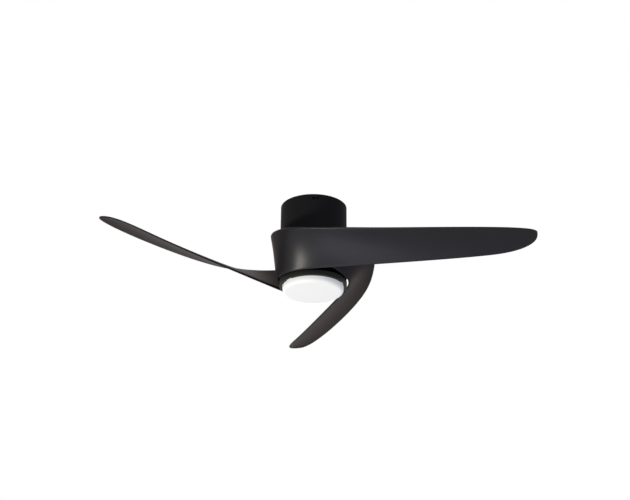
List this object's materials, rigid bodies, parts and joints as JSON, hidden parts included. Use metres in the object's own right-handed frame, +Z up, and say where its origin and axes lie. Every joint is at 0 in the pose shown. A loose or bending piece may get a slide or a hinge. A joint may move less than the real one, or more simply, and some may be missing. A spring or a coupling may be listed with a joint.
{
  "type": "ceiling fan",
  "caption": "Low-profile ceiling fan: ribbon blades wrap a drum-shaped motor under a round canopy, with a flat round opal light below.",
  "frame": {"origin": "centre of the ceiling plate's top face, which lies against the ceiling", "axes": "+Z up along the shaft, into the ceiling; +X along the line of the two ceiling slots; the fan hangs below z = 0"},
  "size_m": [1.1471, 1.039, 0.2675],
  "materials": {
    "zinc_steel": "zinc plated",
    "canopy_paint": "fine matte black coat",
    "black_screw": "satin",
    "steel_screw": "satin",
    "shaft_steel": "ground",
    "white_plastic": "matte",
    "circuit_board": "solder mask",
    "ivory_plastic": "matte",
    "brass": "satin",
    "brown_lead": "satin",
    "red_lead": "satin",
    "blue_lead": "satin",
    "aluminium": "cast",
    "core_steel": "laminated, oiled",
    "copper_wire": "enamelled copper",
    "bearing_steel": "polished",
    "pan_paint": "satin",
    "led_board_white": "white solder mask",
    "led_phosphor": "gloss",
    "bell_paint": "satin black paint",
    "magnet": "nickel plated",
    "blade_plastic": "satin",
    "bracket_metal": "cast, dark paint",
    "pad_rubber": "matte",
    "diffuser_opal": "opal, satin"
  },
  "bodies": {
    "fixed": {"ceiling_plate": "bracket_metal", "canopy": "canopy_paint", "canopy_screws": "black_screw", "hanger_posts": "zinc_steel", "post_screws": "steel_screw", "hanger_plate": "zinc_steel", "motor_shaft": "shaft_steel", "shaft_nuts": "steel_screw", "lock_washers": "steel_screw", "spacer_sleeves": "shaft_steel", "control_box": "white_plastic", "control_board": "circuit_board", "terminal_block": "ivory_plastic", "terminal_screws": "brass", "plate_screws": "steel_screw", "supply_leads": "brown_lead", "motor_leads": "red_lead", "light_leads": "blue_lead", "stator_carrier": "aluminium", "stator_core": "core_steel", "stator_windings": "copper_wire", "motor_board": "circuit_board", "bearing_inner_races": "bearing_steel", "light_pan": "pan_paint", "led_standoffs": "zinc_steel", "led_board": "led_board_white", "leds": "led_phosphor", "led_screws": "steel_screw", "led_driver": "white_plastic"},
    "rotor": {"upper_end_bell": "bell_paint", "lower_end_bell": "bell_paint", "yoke_ring": "core_steel", "magnets": "magnet", "bell_screws": "black_screw", "bearing_outer_races": "bearing_steel", "bearing_balls": "bearing_steel", "blade_1": "blade_plastic", "blade_2": "blade_plastic", "blade_3": "blade_plastic", "blade_bracket_1": "bracket_metal", "blade_bracket_2": "bracket_metal", "blade_bracket_3": "bracket_metal", "blade_pads": "pad_rubber", "bracket_screws": "steel_screw", "blade_screws": "steel_screw"},
    "diffuser": {"diffuser": "diffuser_opal"}
  },
  "joints": [
    {"name": "rotor_spin", "type": "hinge", "parent": "fixed", "child": "rotor", "pos_m": [0, 0, -0.1695], "axis": [0, 0, 1], "continuous": true},
    {"name": "diffuser_twist", "type": "hinge", "parent": "fixed", "child": "diffuser", "pos_m": [0, 0, -0.25], "axis": [0, 0, -1], "range_deg": [0, 20]}
  ]
}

========================================================================

AIM - Gather each line that holds "bodies".

SOLUTION FOR THIS TASK -
List this object's materials, rigid bodies, parts and joints as JSON, hidden parts included. Use metres in the object's own right-handed frame, +Z up, and say where its origin and axes lie. Every joint is at 0 in the pose shown. A loose or bending piece may get a slide or a hinge. A joint may move less than the real one, or more simply, and some may be missing. A spring or a coupling may be listed with a joint.
  "bodies": {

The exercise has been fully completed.